• [RECORDED DATA]:
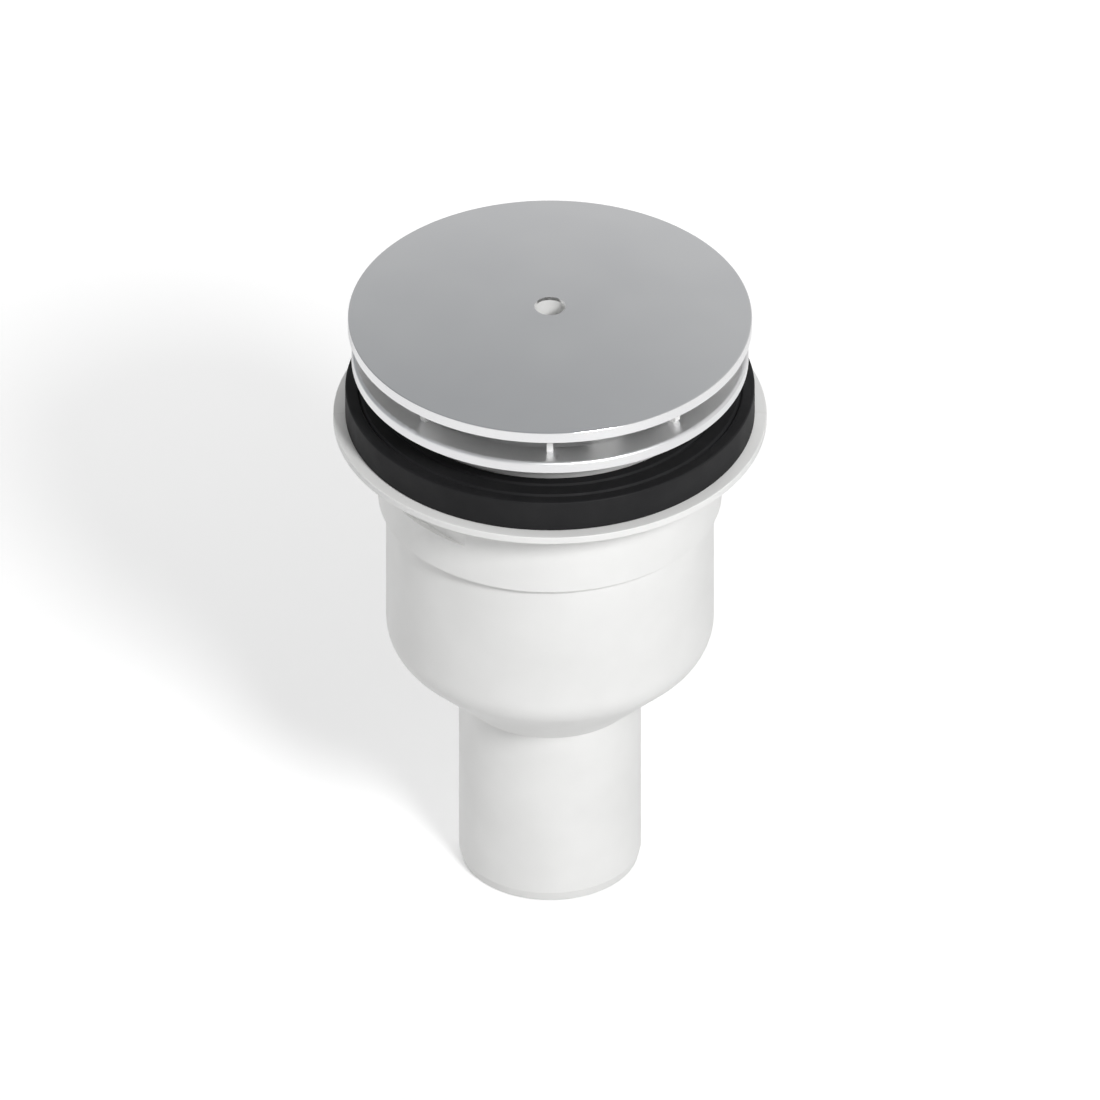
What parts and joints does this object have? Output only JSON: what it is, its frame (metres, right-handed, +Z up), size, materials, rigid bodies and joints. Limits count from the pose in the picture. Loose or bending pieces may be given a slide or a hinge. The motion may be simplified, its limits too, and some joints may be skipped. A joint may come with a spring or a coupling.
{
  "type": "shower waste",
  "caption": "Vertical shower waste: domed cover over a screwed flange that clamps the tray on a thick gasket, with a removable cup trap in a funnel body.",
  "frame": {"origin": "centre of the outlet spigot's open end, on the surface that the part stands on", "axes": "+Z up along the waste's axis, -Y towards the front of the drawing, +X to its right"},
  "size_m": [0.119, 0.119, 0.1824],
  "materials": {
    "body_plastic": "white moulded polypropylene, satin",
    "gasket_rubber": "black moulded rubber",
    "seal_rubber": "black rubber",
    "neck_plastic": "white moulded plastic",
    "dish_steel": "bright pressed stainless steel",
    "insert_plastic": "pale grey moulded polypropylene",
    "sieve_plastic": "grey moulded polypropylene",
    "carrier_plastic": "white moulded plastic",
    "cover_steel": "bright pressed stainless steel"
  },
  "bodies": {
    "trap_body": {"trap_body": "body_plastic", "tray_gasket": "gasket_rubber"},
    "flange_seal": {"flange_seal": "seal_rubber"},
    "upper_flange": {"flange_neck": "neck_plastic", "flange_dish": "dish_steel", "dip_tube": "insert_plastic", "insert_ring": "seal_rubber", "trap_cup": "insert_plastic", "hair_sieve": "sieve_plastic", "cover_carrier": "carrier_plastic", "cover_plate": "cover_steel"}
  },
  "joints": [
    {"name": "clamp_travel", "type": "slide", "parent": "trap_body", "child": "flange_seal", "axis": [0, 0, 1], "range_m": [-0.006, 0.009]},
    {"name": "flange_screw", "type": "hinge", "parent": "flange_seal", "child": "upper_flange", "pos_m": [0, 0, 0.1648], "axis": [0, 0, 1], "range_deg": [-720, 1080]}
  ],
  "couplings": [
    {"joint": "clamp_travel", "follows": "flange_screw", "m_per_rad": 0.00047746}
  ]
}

• [EXERCISE GOAL]: Repeat every line of the data, exactly and in full.

• [RESULT OF THE EXERCISE]:
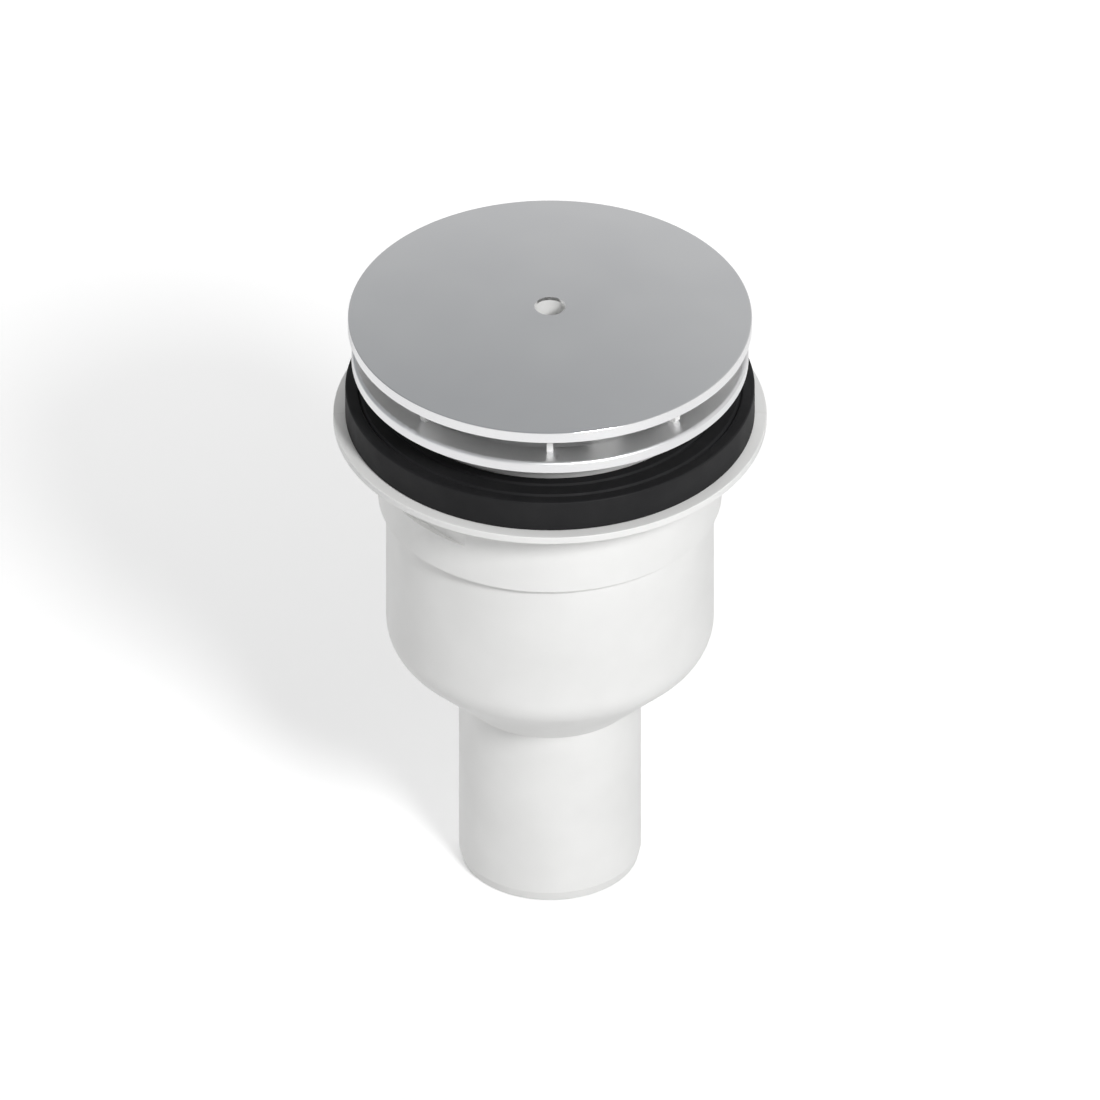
What parts and joints does this object have? Output only JSON: what it is, its frame (metres, right-handed, +Z up), size, materials, rigid bodies and joints. Limits count from the pose in the picture. Loose or bending pieces may be given a slide or a hinge. The motion may be simplified, its limits too, and some joints may be skipped. A joint may come with a spring or a coupling.
{
  "type": "shower waste",
  "caption": "Vertical shower waste: domed cover over a screwed flange that clamps the tray on a thick gasket, with a removable cup trap in a funnel body.",
  "frame": {"origin": "centre of the outlet spigot's open end, on the surface that the part stands on", "axes": "+Z up along the waste's axis, -Y towards the front of the drawing, +X to its right"},
  "size_m": [0.119, 0.119, 0.1824],
  "materials": {
    "body_plastic": "white moulded polypropylene, satin",
    "gasket_rubber": "black moulded rubber",
    "seal_rubber": "black rubber",
    "neck_plastic": "white moulded plastic",
    "dish_steel": "bright pressed stainless steel",
    "insert_plastic": "pale grey moulded polypropylene",
    "sieve_plastic": "grey moulded polypropylene",
    "carrier_plastic": "white moulded plastic",
    "cover_steel": "bright pressed stainless steel"
  },
  "bodies": {
    "trap_body": {"trap_body": "body_plastic", "tray_gasket": "gasket_rubber"},
    "flange_seal": {"flange_seal": "seal_rubber"},
    "upper_flange": {"flange_neck": "neck_plastic", "flange_dish": "dish_steel", "dip_tube": "insert_plastic", "insert_ring": "seal_rubber", "trap_cup": "insert_plastic", "hair_sieve": "sieve_plastic", "cover_carrier": "carrier_plastic", "cover_plate": "cover_steel"}
  },
  "joints": [
    {"name": "clamp_travel", "type": "slide", "parent": "trap_body", "child": "flange_seal", "axis": [0, 0, 1], "range_m": [-0.006, 0.009]},
    {"name": "flange_screw", "type": "hinge", "parent": "flange_seal", "child": "upper_flange", "pos_m": [0, 0, 0.1648], "axis": [0, 0, 1], "range_deg": [-720, 1080]}
  ],
  "couplings": [
    {"joint": "clamp_travel", "follows": "flange_screw", "m_per_rad": 0.00047746}
  ]
}